The settlement of Książ Wielki was for the first time mentioned in 1120, in chronicles of a Cysterian monastery in Jędrzejów. In the late 14th century the village belonged to Spytek of Melsztyn, and it gained town rights some time between 1333 and 1370. Książ Wielki was administratively located in the Kraków Voivodeship in the Lesser Poland Province, and until the Partitions of Poland was the seat of a county, which included such locations, as Miechów, Wolbrom and Jędrzejów. In the 16th century, the town had a parish school, and was an important center of the Protestant Reformation, especially of Calvinism. In 1795 Książ Wielki was annexed by Austria in the Third Partition of Poland. It was regained by Poles following the Austro-Polish War of 1809, and included within the short-lived Duchy of Warsaw. After the duchy's dissolution in 1815, it became part of the Russian-controlled Congress Kingdom. In 1875, as a punishment for participation of its inhabitants in the January Uprising, the Russians reduced Książ Wielki to the status of a village. Following World War I, Poland regained independence and control of the settlement.

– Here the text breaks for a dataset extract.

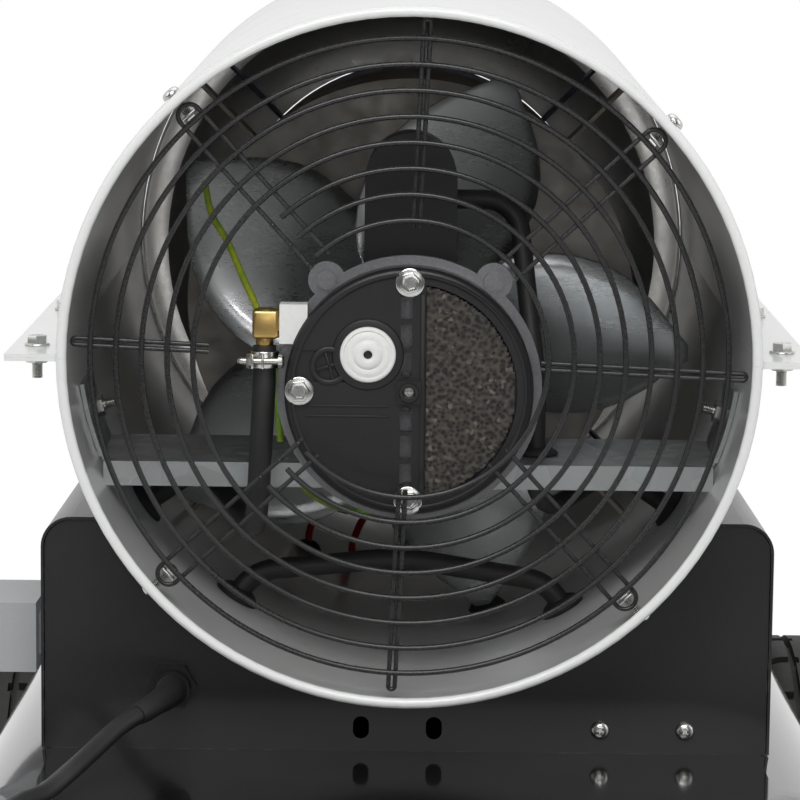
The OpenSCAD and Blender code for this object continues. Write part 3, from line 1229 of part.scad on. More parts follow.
hub_out_d = 36;
hub_in = 4;
washer_t = 2;
cap_out_d = 26;
tyre_bead_in = 5;
tyre_shoulder_r = 13;
lugs = 22;
lug_w = 7;
lug_depth = 6;
groove_w = 4;
rim_r = rim_d / 2;
rim_t = 2;
rim_lip = 5;
rim_holes = 6;
axle_end = axle_x + tyre_w - hub_in;
module at_axle() translate([0, rim_y + axle_in, wheel_r]) children();
module axle() color("#8f9193") at_axle() {
    translate([-axle_end, 0, 0]) rod_x(axle_d, 2 * axle_end);
    both_sides() {
        translate([axle_end + slit, 0, 0]) rod_x(cap_out_d, washer_t);
        translate([axle_end - slit, 0, 0]) rod_x(axle_d, washer_t);
        translate([axle_x + hub_in - slit - washer_t, 0, 0]) rod_x(cap_out_d, washer_t);
    }
}
module wheel_rim() at_axle() translate([axle_x, 0, 0]) along_x() difference() {
    rotate_extrude() {
        translate([0, hub_in]) square([hub_out_d / 2, tyre_w - 2 * hub_in]);
        translate([0, tyre_w / 2 - rim_t / 2]) square([rim_r - rim_t / 2, rim_t]);
        translate([rim_r - rim_t, tyre_bead_in - rim_t]) square([rim_t, tyre_w - 2 * tyre_bead_in + 2 * rim_t]);
        for (z = [tyre_bead_in - rim_t, tyre_w - tyre_bead_in]) translate([rim_r - rim_t, z])
            square([rim_t + rim_lip, rim_t]);
    }
    translate([0, 0, -cut]) cylinder(d = axle_d + 2 * axle_fit, h = tyre_w + 2 * cut);
    for (i = [0:rim_holes - 1]) rotate(i * 360 / rim_holes) translate([0.6 * rim_r, 0, 0])
        cylinder(d = 0.32 * rim_r, h = tyre_w);
}
module tyre() at_axle() translate([axle_x, 0, 0]) along_x() difference() {
    rotate_extrude() {
        translate([rim_r + slit, tyre_bead_in + slit])
            square([2 * rim_lip + tyre_shoulder_r, tyre_w - 2 * tyre_bead_in - 2 * slit]);
        translate([(rim_r + rim_lip + rim_t + wheel_r) / 2, tyre_w / 2])
            round_rect(wheel_r - rim_r - rim_lip - rim_t, tyre_w, tyre_shoulder_r);
    }
    for (z = [1 / 3, 2 / 3]) translate([0, 0, z * tyre_w - groove_w / 2])
        ring(wheel_d + 2 * cut, wheel_d - 2 * lug_depth, groove_w);
    for (i = [0:lugs - 1], s = [0, 1]) rotate((i + s / 2) * 360 / lugs)
        translate([wheel_r - lug_depth, -lug_w / 2, s == 0 ? -cut : 2 * tyre_w / 3 - groove_w])
            cube([lug_depth + cut, lug_w, tyre_w / 3 + groove_w + cut]);
}
module rim_right() color("#c9cbcc") wheel_rim();
module rim_left() color("#c9cbcc") mirror([1, 0, 0]) wheel_rim();
module tyre_right() color("#1b1b1c") tyre();
module tyre_left() color("#1b1b1c") mirror([1, 0, 0]) tyre();

upper_shell();
lower_shell();
flange_screws();
outlet_nose();
fan_guard();
guard_screws();
fan();
motor_shaft();
motor_housing();
capacitor();
motor_bracket();
bracket_bolts();
filter_cover();
foam_filter();
gauge_plug();
pressure_adjuster();
cover_screws();
pump_plate();
pump_body();
pump_rotor();
air_block();
air_elbow();
hose_clip();
air_hose();
motor_lead();
cable_loop();
grommets();
burner_head();
nozzle();
electrodes();
combustion_chamber();
flame_disc();
fuel_hose();
rear_panel();
front_panel();
side_covers();
cabinet_screws();
control_board();
ignition_transformer();
control_fascia();
rocker_switch();
thermostat_knob();
socket_box();
socket_lid();
cord_gland();
power_cord();
cord_coil();
plug();
tank_top();
tank_bottom();
fuel_cap();
fuel_gauge();
chassis();
handle_grip();
feet();
axle();
rim_left();
rim_right();
tyre_left();
tyre_right();
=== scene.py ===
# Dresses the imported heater: finishes for every part, cords, hoses, fasteners and small fittings.
import math

import bmesh
import bpy
from mathutils import Matrix, Vector, noise


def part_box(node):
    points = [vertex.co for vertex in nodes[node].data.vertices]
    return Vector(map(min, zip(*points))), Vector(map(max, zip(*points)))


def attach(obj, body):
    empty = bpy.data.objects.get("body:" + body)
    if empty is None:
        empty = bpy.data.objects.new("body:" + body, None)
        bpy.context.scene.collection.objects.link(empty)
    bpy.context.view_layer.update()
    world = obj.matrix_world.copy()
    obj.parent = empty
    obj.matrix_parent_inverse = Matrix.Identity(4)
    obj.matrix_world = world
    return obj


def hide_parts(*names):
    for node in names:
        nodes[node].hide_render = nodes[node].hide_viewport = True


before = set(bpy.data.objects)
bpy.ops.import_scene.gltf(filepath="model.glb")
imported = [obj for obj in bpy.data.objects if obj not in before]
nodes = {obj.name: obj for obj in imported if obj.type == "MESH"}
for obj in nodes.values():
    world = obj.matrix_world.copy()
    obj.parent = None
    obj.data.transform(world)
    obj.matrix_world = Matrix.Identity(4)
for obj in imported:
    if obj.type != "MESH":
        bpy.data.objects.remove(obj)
scene = bpy.context.scene
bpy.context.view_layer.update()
scene.view_settings.view_transform = "Standard"

# Places are given from the rear rim as x, depth and height over the shell axis, in millimetres.
mm = 0.001
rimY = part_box("lower_shell")[0].y
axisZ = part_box("upper_shell")[0].z
axisHeight = 485
shell = {"rearRadius": 148.5, "flare": 25, "length": 690, "sheet": 1.5, "clear": 0.3,
         "flangeRear": 170.5, "flangeFlare": 17}


def place(x, depth, height):
    return Vector((x * mm, rimY + depth * mm, axisZ + height * mm))


def placed(x, depth, height):
    return Matrix.Translation(place(x, depth, height))


def shifted(matrix, x, y, z):
    return matrix @ Matrix.Translation((x * mm, y * mm, z * mm))


def spun(turn, axis="Z"):
    return Matrix.Rotation(turn, 4, axis)


def shellRadius(depth):
    return shell["rearRadius"] + shell["flare"] * depth / shell["length"]


def flangeEdge(depth):
    return shell["flangeRear"] + shell["flangeFlare"] * depth / shell["length"]


def onShell(angle, depth, radius):
    turn = math.radians(angle)
    return place(radius * math.cos(turn), depth, radius * math.sin(turn))


def outward(angle):
    turn = math.radians(angle)
    return Vector((math.cos(turn), 0, math.sin(turn)))


def facingOut(angle, depth, radius):
    return frameAt(onShell(angle, depth, radius), outward(angle))


def facingIn(angle, depth, radius):
    return frameAt(onShell(angle, depth, radius), -outward(angle))


# Node groups that several finishes share. A number as a key is a socket's place. In Mix 0 is the factor,
# 2 and 3 are the values and 6 and 7 the colours. In MapRange 0 is the value, 1 and 2 are its range, and
# 3 and 4 the range it becomes. In Math and VectorMath 0 to 2 are the operands and 3 is a scale.
def addNode(tree, kind, inputs=None, **settings):
    node = tree.nodes.new("ShaderNode" + kind)
    for key, value in settings.items():
        setattr(node, key, value)
    for key, value in (inputs or {}).items():
        if isinstance(value, bpy.types.NodeSocket):
            tree.links.new(value, node.inputs[key])
        else:
            node.inputs[key].default_value = value
    return node


def newGroup(name, inputs, outputs):
    group = bpy.data.node_groups.new(name, "ShaderNodeTree")
    for label, kind, value in inputs:
        socket = group.interface.new_socket(name=label, in_out="INPUT", socket_type="NodeSocket" + kind)
        socket.default_value = value
    for label, kind in outputs:
        group.interface.new_socket(name=label, in_out="OUTPUT", socket_type="NodeSocket" + kind)
    return group, group.nodes.new("NodeGroupInput").outputs, group.nodes.new("NodeGroupOutput").inputs


baseInputs = [("Color", "Color", (0.5, 0.5, 0.5, 1)), ("Second Color", "Color", (0.4, 0.4, 0.4, 1)),
              ("Scale", "Float", 60.0), ("Stretch", "Vector", (1, 1, 1)),
              ("Smooth", "Float", 0.3), ("Rough", "Float", 0.5)]
baseOutputs = [("Color", "Color"), ("Roughness", "Float"), ("Height", "Float")]


def objectPoint(group, stretch):
    where = addNode(group, "TexCoord").outputs["Object"]
    return addNode(group, "Mapping", {"Vector": where, "Scale": stretch}).outputs[0]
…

During World War II, it was occupied by Germany. The Polish resistance movement was active in Książ Wielki, including a local unit of the Home Army under the cryptonym "Kozioł" ("Goat"). The Germans opened here a ghetto in 1942. Most of the Jewish population was killed by the occupiers in the Holocaust, and in early August 1944, the Germans burned down the village, killing 12 people for their support of the Home Army.

==Sights==
Książ Wielki has a Holy Spirit church (1381), and St. Wojciech parish church from the 14th century. There also is a Renaissance palace (1585 - 1595), destroyed during the Kościuszko Uprising, and rebuilt in neo-Gothic style (1841–1846), as well as a synagogue (1846).